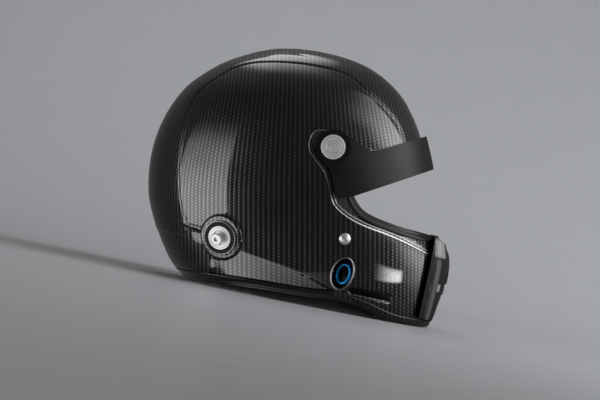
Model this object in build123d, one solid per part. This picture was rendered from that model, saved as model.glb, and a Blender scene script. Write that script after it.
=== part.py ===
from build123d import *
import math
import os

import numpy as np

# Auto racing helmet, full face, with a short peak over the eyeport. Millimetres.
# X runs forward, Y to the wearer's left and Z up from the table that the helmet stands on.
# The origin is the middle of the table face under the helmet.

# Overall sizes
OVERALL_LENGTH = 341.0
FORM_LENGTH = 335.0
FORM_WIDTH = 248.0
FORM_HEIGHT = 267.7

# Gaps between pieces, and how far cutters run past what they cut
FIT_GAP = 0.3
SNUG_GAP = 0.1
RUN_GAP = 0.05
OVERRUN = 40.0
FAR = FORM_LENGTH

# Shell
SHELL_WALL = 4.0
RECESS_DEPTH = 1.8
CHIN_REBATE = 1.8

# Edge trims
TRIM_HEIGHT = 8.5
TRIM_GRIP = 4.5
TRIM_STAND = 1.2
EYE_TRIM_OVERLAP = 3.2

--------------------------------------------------

Write out the listing's lines exactly, from its first line through the line that contains "CHIN_REBATE = 1.8", and stop there.

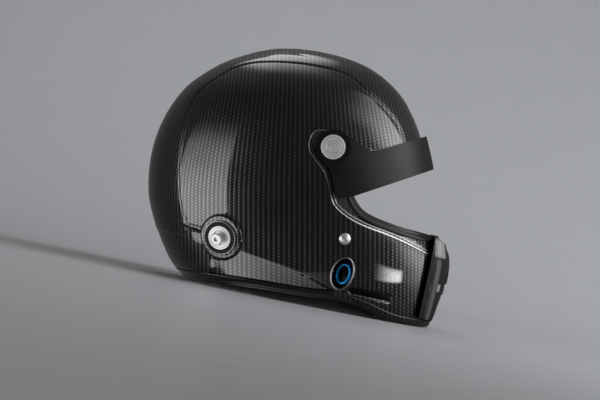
Model this object in build123d, one solid per part. This picture was rendered from that model, saved as model.glb, and a Blender scene script. Write that script after it.
=== part.py ===
from build123d import *
import math
import os

import numpy as np

# Auto racing helmet, full face, with a short peak over the eyeport. Millimetres.
# X runs forward, Y to the wearer's left and Z up from the table that the helmet stands on.
# The origin is the middle of the table face under the helmet.

# Overall sizes
OVERALL_LENGTH = 341.0
FORM_LENGTH = 335.0
FORM_WIDTH = 248.0
FORM_HEIGHT = 267.7

# Gaps between pieces, and how far cutters run past what they cut
FIT_GAP = 0.3
SNUG_GAP = 0.1
RUN_GAP = 0.05
OVERRUN = 40.0
FAR = FORM_LENGTH

# Shell
SHELL_WALL = 4.0
RECESS_DEPTH = 1.8
CHIN_REBATE = 1.8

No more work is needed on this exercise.